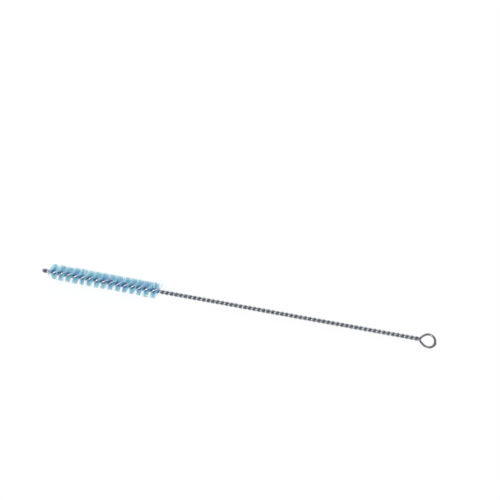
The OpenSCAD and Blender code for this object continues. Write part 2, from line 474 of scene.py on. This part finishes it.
class Nodes:
    """The node tree of a material or world, with short ways to add and join nodes."""

    def __init__(self, owner, output_kind="ShaderNodeOutputMaterial"):
        owner.use_nodes = True
        self.owner = owner
        self.tree = owner.node_tree
        self.tree.nodes.clear()
        self.output = self.add(output_kind)

    def add(self, kind, **settings):
        node = self.tree.nodes.new(kind)
        for key, value in settings.items():
            setattr(node, key, value)
        return node

    def join(self, source, target):
        self.tree.links.new(source, target)

    def surface(self, shader):
        self.join(shader.outputs[0], self.output.inputs["Surface"])

    def attribute(self, name, output="Fac"):
        return self.add("ShaderNodeAttribute", attribute_name=name).outputs[output]

    def put(self, value, socket):
        if isinstance(value, bpy.types.NodeSocket):
            self.join(value, socket)
        else:
            socket.default_value = value

    def math(self, operation, a, b):
        node = self.add("ShaderNodeMath", operation=operation)
        self.put(a, node.inputs[0])
        self.put(b, node.inputs[1])
        return node.outputs[0]

    def ramp(self, value, stops):
        node = self.add("ShaderNodeValToRGB")
        elements = node.color_ramp.elements
        while len(elements) < len(stops):
            elements.new(0.5)
        for element, (place, colour) in zip(elements, stops):
            element.position = place
            element.color = colour
        self.join(value, node.inputs[0])
        return node.outputs[0]

    def mix(self, share, a, b):
        node = self.add("ShaderNodeMix", data_type="RGBA")
        self.put(share, node.inputs[0])
        self.put(a, node.inputs[6])
        self.put(b, node.inputs[7])
        return node.outputs[2]

    def span(self, value, low, high, to_low, to_high, **settings):
        node = self.add("ShaderNodeMapRange", **settings)
        for k, v in enumerate((value, low, high, to_low, to_high)):
            self.put(v, node.inputs[k])
        return node.outputs[0]

    def noise(self, vector, scale, detail, roughness):
        node = self.add("ShaderNodeTexNoise")
        node.inputs["Scale"].default_value = scale
        node.inputs["Detail"].default_value = detail
        node.inputs["Roughness"].default_value = roughness
        self.join(vector, node.inputs["Vector"])
        return node.outputs["Fac"]

    def scaled(self, vector, scale):
        node = self.add("ShaderNodeVectorMath", operation="MULTIPLY")
        self.join(vector, node.inputs[0])
        node.inputs[1].default_value = scale
        return node.outputs[0]


def steel_material():
    """Drawn steel, patchy and finely streaked. It is darker at the ring, with painted shade in the
    groove and at the fold. In the head it is painted lighter for its highlights, with a painted blue
    reflection of the bristles in the groove.
    """
    n = Nodes(bpy.data.materials.new("drawn_steel"))
    shader = n.add("ShaderNodeBsdfPrincipled")
    shader.inputs["Metallic"].default_value = 1.0
    grain_at = n.attribute("grain", "Vector")
    lines = n.noise(n.scaled(grain_at, (1.0, 1.0, 0.03)), 14.0, 4.0, 0.6)
    patches = n.noise(n.scaled(grain_at, (1.0, 1.0, 0.5)), 0.6, 3.0, 0.6)
    groove_at = n.attribute("groove")
    steel = n.ramp(
        patches,
        [
            (0.3, linear(0.61, 0.625, 0.655)),
            (0.55, linear(0.67, 0.68, 0.705)),
            (0.75, linear(0.71, 0.715, 0.735)),
        ],
    )
    streaked = n.mix(n.span(lines, 0.35, 0.7, 0.0, 0.2), steel, linear(0.58, 0.59, 0.62))
    # Painted shade: the steel is darker in the groove between the two wires
    groove_shaded = n.mix(n.math("MULTIPLY", groove_at, 0.1), streaked, linear(0.35, 0.36, 0.38))
    # Darker steel from before the ring on and at the fold; at the fold it is painted shade
    ring_fold_darkened = n.mix(n.math("MULTIPLY", n.attribute("ring_fold_darkening"), 0.85), groove_shaded, linear(0.49, 0.495, 0.515))
    in_head = n.attribute("in_head")
    # Painted highlight: the steel is painted lighter in the head, so that its highlights among the
    # bristles come out brighter
    head_lightened = n.mix(n.math("MULTIPLY", in_head, 0.55), ring_fold_darkened, linear(0.86, 0.88, 0.91))
    # Painted reflection and shade: the steel in the head's groove takes the bristles' deep blue, for
    # the nylon it reflects and the shade among it
    blue = n.math("MULTIPLY", in_head, n.math("MULTIPLY", groove_at, 0.75))
    tinted = n.mix(blue, head_lightened, linear(0.48, 0.67, 0.88))
    n.join(tinted, shader.inputs["Base Color"])
    rough = n.math("ADD", n.span(lines, 0.3, 0.7, 0.2, 0.3), n.math("MULTIPLY", groove_at, 0.2))
    n.join(rough, shader.inputs["Roughness"])
    bump = n.add("ShaderNodeBump")
    bump.inputs["Strength"].default_value = 0.06
    bump.inputs["Distance"].default_value = 0.03 * MM
    n.join(lines, bump.inputs["Height"])
    n.join(bump.outputs[0], shader.inputs["Normal"])
    n.surface(shader)
    return n.owner


def nylon_material():
    """Pale blue nylon that lets light through, painted a deeper blue near the wire as painted shade
    among the filaments.
    """
    n = Nodes(bpy.data.materials.new("blue_nylon"))
    shader = n.add("ShaderNodeBsdfPrincipled")
    shader.inputs["Roughness"].default_value = 0.38
    shader.inputs["IOR"].default_value = 1.53
    own = n.ramp(
        n.attribute("tone"),
        [
            (0.0, linear(0.90, 0.975, 0.985)),
            (0.35, linear(0.87, 0.977, 0.999)),
            (0.65, linear(0.87, 0.965, 1.0)),
            (1.0, linear(0.88, 0.94, 1.0)),
        ],
    )
    out = n.attribute("reach")
    tips = n.mix(n.span(out, 0.6, 1.0, 0.0, 0.35), own, linear(0.89, 0.977, 0.997))
    # Painted shade: the filaments are a deeper blue near the wire, where shade falls among them
    colour = n.mix(n.span(out, 0.1, 0.4, 0.6, 0.0), tips, linear(0.56, 0.78, 0.985))
    n.join(colour, shader.inputs["Base Color"])
    through = n.add("ShaderNodeBsdfTranslucent")
    n.join(colour, through.inputs["Color"])
    both = n.add("ShaderNodeMixShader")
    both.inputs[0].default_value = 0.85
    n.join(shader.outputs[0], both.inputs[1])
    n.join(through.outputs[0], both.inputs[2])
    n.surface(both)
    return n.owner


wire.data.materials.append(steel_material())
bristles.data.materials.append(nylon_material())

# ------------------------------------------------------------------------- floor and world
FLOOR_SIZE = 12
FLOOR_GREY = 0.8
# The floor as it is seen: mostly its own white, and a share that keeps the brush's shadow
FLOOR_GLOW = 0.84
FLOOR_SHADED = 0.2
WORLD_GREY = 0.8
WORLD_LIGHT = 0.52
# Steel sees the world darker overhead than near the ground
CEILING_LEVEL = 0.6
CEILING_FROM = 0.05
CEILING_FULL = 0.3


def seen_directly(n, path):
    """1 for rays by which the camera, metal or a filament sees a surface."""
    first = n.math("MAXIMUM", path.outputs["Is Camera Ray"], path.outputs["Is Glossy Ray"])
    return n.math("MAXIMUM", first, path.outputs["Is Transmission Ray"])


def floor_material():
    n = Nodes(bpy.data.materials.new("floor_white"))
    lit = n.add("ShaderNodeBsdfDiffuse")
    lit.inputs["Color"].default_value = grey(FLOOR_GREY)
    shaded = n.add("ShaderNodeBsdfDiffuse")
    shaded.inputs["Color"].default_value = grey(FLOOR_SHADED)
    glow = n.add("ShaderNodeEmission")
    glow.inputs["Strength"].default_value = FLOOR_GLOW
    seen = n.add("ShaderNodeAddShader")
    n.join(shaded.outputs[0], seen.inputs[0])
    n.join(glow.outputs[0], seen.inputs[1])
    choose = n.add("ShaderNodeMixShader")
    n.join(seen_directly(n, n.add("ShaderNodeLightPath")), choose.inputs[0])
    n.join(lit.outputs[0], choose.inputs[1])
    n.join(seen.outputs[0], choose.inputs[2])
    n.surface(choose)
    return n.owner


def studio_world():
    n = Nodes(bpy.data.worlds.new("studio"), "ShaderNodeOutputWorld")
    background = n.add("ShaderNodeBackground")
    background.inputs["Color"].default_value = grey(WORLD_GREY)
    path = n.add("ShaderNodeLightPath")
    level = n.span(seen_directly(n, path), 0.0, 1.0, WORLD_LIGHT, 1.0)
    parts = n.add("ShaderNodeSeparateXYZ")
    n.join(n.add("ShaderNodeTexCoord").outputs["Generated"], parts.inputs[0])
    ceiling = n.span(
        parts.outputs["Z"], CEILING_FROM, CEILING_FULL, 1.0, CEILING_LEVEL,
        interpolation_type="SMOOTHSTEP",
    )
    shade = n.span(path.outputs["Is Glossy Ray"], 0.0, 1.0, 1.0, ceiling)
    # The camera alone sees the world as white, and its light on the brush stays as it is
    whiter = n.span(path.outputs["Is Camera Ray"], 0.0, 1.0, 1.0, 1 / WORLD_GREY)
    strength = n.math("MULTIPLY", n.math("MULTIPLY", level, shade), whiter)
    n.join(strength, background.inputs["Strength"])
    n.surface(background)
    return n.owner


bpy.ops.mesh.primitive_grid_add(
    size=FLOOR_SIZE, x_subdivisions=2, y_subdivisions=2, location=(0, 0, cad_box[0].z)
)
floor = bpy.context.object
floor.name = "floor"
floor.data.materials.append(floor_material())
bpy.context.scene.world = studio_world()


# ---------------------------------------------------------------------------- lamps, camera
def toward(azimuth, elevation):
    """The direction from the brush to a camera or lamp."""
    a, e = math.radians(azimuth), math.radians(elevation)
    return Vector((math.sin(a) * math.cos(e), -math.cos(a) * math.cos(e), math.sin(e)))


def softbox(name, azimuth, elevation, distance, size, roll, level):
    """A lamp that alone lights a surface facing it to the given level, where 1 is white."""
    lamp = bpy.data.lights.new(name, "AREA")
    lamp.shape = "RECTANGLE"
    lamp.size, lamp.size_y = size
    lamp.energy = level * (math.pi * distance) ** 2
    obj = bpy.data.objects.new(name, lamp)
    bpy.context.scene.collection.objects.link(obj)
    way = toward(azimuth, elevation)
    obj.location = way * distance
    obj.rotation_mode = "QUATERNION"
    obj.rotation_quaternion = way.to_track_quat("Z", "Y") @ Quaternion((0, 0, 1), math.radians(roll))


# A long softbox high in front, which gives the wire its highlights
softbox("key", -14.5, 66, 1.8, (1.0, 0.3), 50, 0.38)
# A wide weak lamp behind, which shines through the bristles
softbox("fill", 170, 35, 2.0, (1.6, 1.6), 0, 0.25)

AIM = Vector((0.00025, 0.04085, 0.0))
VIEW_AZIMUTH = 10.493
VIEW_ELEVATION = 70
VIEW_DISTANCE = 0.9
camera = bpy.data.cameras.new("camera")
camera.sensor_width = 36
camera.lens = 97.804
eye = bpy.data.objects.new("camera", camera)
bpy.context.scene.collection.objects.link(eye)
back = toward(VIEW_AZIMUTH, VIEW_ELEVATION)
eye.location = AIM + VIEW_DISTANCE * back
eye.rotation_mode = "QUATERNION"
eye.rotation_quaternion = back.to_track_quat("Z", "Y")
bpy.context.scene.camera = eye
bpy.context.scene.view_settings.view_transform = "Standard"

EXERCISE BRIEF:
Tally the lines of the listing that include "scene". Reply with nothing but the count.

WORKED ANSWER:
6